Breweries have flocked to the downtown neighborhood in recent years
If you wanted to go to a brewery in the North Loop, you only had one option a few years ago. Now more and more breweries are staking their claim in the burgeoning neighborhood instead of Northeast Minneapolis.
Ryan Petz, CEO of the neighborhood’s original brewery, Fulton Beer, said instead of a sole brewery separated from other taprooms, they find themselves these days among growing numbers of brewers. The added competition has helped, not hindered their business.
“We’re not out on an island. We are a region,” Petz said.
When Fulton began brewing in its North Loop facility in 2011, the neighborhood wasn’t what it is now, but the Minnesota Twins were playing their first season at Target Field and Petz said that gave them hope things could turn around.

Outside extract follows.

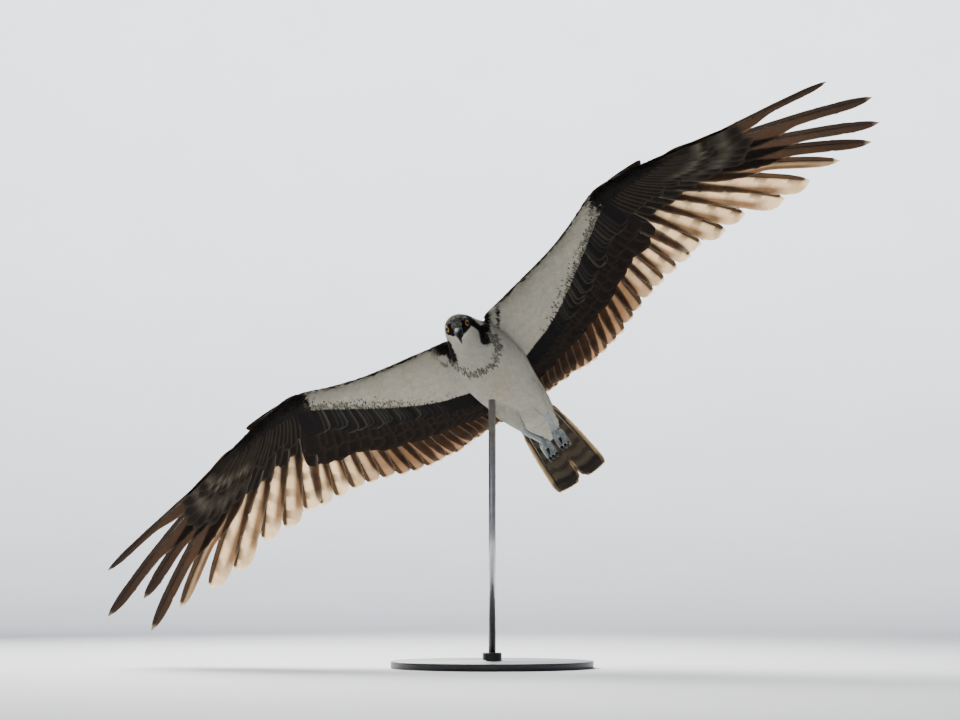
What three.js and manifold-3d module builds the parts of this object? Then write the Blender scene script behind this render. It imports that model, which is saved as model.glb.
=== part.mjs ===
// A life-size osprey in gliding flight, banked on a plain display stand.
// Millimetres, +Z up. The floor is at Z 0 and the stand's base is centred on the origin.
// The bird is modelled in its own frame: X towards the head, Y to its left, Z towards its back.
import * as THREE from "three";
import { mergeVertices } from "three/addons/utils/BufferGeometryUtils.js";
import Module from "manifold-3d";

const wasm = await Module();
wasm.setup();

// Driving dimensions
const GAP = 0.3; // between two nodes that touch
const BIRD_HEIGHT = 480; // the bird's origin above the floor
const HEADING_DEG = 124.2; // the way the head points in the front view, from the right, anticlockwise
const VIEW_TILT_DEG = 45; // how far the belly is turned from the front view towards the head
const VIEW_YAW_DEG = 3.1;
const VIEW_RISE_DEG = -3; // the front view looks up a little

const BASE_RADIUS = 170;
const BASE_THICKNESS = 12;
const BASE_CHAMFER = 1.5;
const ROD_RADIUS = 6;
const COLLAR_RADIUS = 16;
const COLLAR_HEIGHT = 14;
const SOCKET_DEPTH = 20; // how far the rod stands in the collar
const ROD_AIM = [58, 0, -8]; // the point of the bird that the rod's axis runs through

const VANE_HALF = 0.3; // half the thickness of a feather's vane
const SHAFT_HALF = 0.7; // half its thickness at the shaft of a flight feather
const SHINGLE_SLOPE = 0.13; // how far each vane is rolled, its leading edge up

// A smooth function through a few [position, value] keys.
function throughKeys(keys) {
  const last = keys.length - 1;
  const slope = (i) => {
    const [a, b] = [keys[Math.max(i - 1, 0)], keys[Math.min(i + 1, last)]];
    return (b[1] - a[1]) / (b[0] - a[0]);
  };
  return (x) => {
    if (x <= keys[0][0]) return keys[0][1];
    if (x >= keys[last][0]) return keys[last][1];
    const i = keys.findIndex((k) => x < k[0]) - 1;
    const [[x0, y0], [x1, y1]] = [keys[i], keys[i + 1]];
    const h = x1 - x0;
    const t = (x - x0) / h;
    const u = 1 - t;
    const ends = y0 * (1 + 2 * t) * u * u + y1 * (3 - 2 * t) * t * t;
    return ends + h * t * u * (slope(i) * u - slope(i + 1) * t);
  };
}

// Solids and meshes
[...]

What the neighborhood did have was a bunch of warehouses, buildings with the right infrastructure for breweries. The Warehouse District’s historic structures, with their tall ceilings and durable construction, lend themselves to taproom and breweries, Petz said.
“At the end of the day those are where the buildings are and that’s where the breweries will go,” he said.
Twins games and the right building also drew Modist Brewing, a brewery that opened last spring off Washington Avenue at 5th & 3rd in the neighborhood. Co-founder and head of sales John Donnelly said their building, a previously vacant 18,000-square-foot warehouse, had everything they needed, from a thick concrete floor and loading docks to a tall ceiling and the necessary square footage. Northeast Minneapolis has plenty of industrial buildings, he said, but it’s saturated with taprooms.
“We thought, ‘Why not look at the Warehouse District?’” he said.
Modist got a warm welcome from Fulton, which they partnered with to win last year’s In Cahoots, a festival at Red Stag Supperclub that pairs breweries across the city to collaborate in brewing a beer specifically for the event. When they opened, Donnelly and Dan Wellendorf of Modist said they even borrowed some ingredients from Fulton.
“We’re there all the time. They’re here all the time,” they said. “We’ve been so tight since day one.”
The connections don’t end there. Donnelly and Modist co-founder Kale Anderson are former staff members at Lucid Brewing, a brewery that moved from Minnetonka to the North Loop to open up a new taproom and brewing operation last year. The taproom, known as Inbound Brewco, is located on the north side of the neighborhood at 5th & 7th, about a block from Fulton.
Co-founders Jon Messier and Eric Biermann changed the name of the company to North Loop BrewCo to better reflect that they are a local company. The move allowed them to tap into a growing number of residents and get more feedback from customers.
“The North Loop is known for great restaurants and with its (proximity) to downtown it looked like a good, fun market to be in,” Messier said.
The latest brewery to move to the area is Pryes Brewing Co., which is located about a block outside the North Loop near the Plymouth Avenue Bridge. Founder Jeremy Pryes opened the taproom, known for its Miraculum IPA, earlier this summer. He said the location is a “pivot point” for bar crawls between downtown and Northeast Minneapolis.
“We’re connecting all the breweries to the North Loop,” Pryes said.
Pryes previously brewed on the equipment at Inbound Brewco before opening his own facility, which he said was a truly lucky find. The brewery’s tanks are just six inches shorter than the building’s 25-foot ceilings. Before stumbling on the warehouse, Pryes had resorted to going door to door asking property owners to rent their building.
“When I figured how tall it was, that was it. It was perfect,” he said.
The neighborhood’s brewing scene continues to grow and diversify. Clockwerks Brewing, a steampunk-style brewery led by two homebrewers, opened on the opposite end of the neighborhood near 1st & 4th last fall. The Freehouse, a pub with an onsite brewery, opened at the end of 2013 and offers four core brews.
Given the North Loop’s sturdy infrastructure and rising popularity, Wellendorf said, there should be other taprooms opening soon enough.
“Since taprooms are on the climb, foot traffic becomes so important. The North Loop has the best combination of buildings and foot traffic,” he said. “I think the North Loop will keep being a destination for breweries.”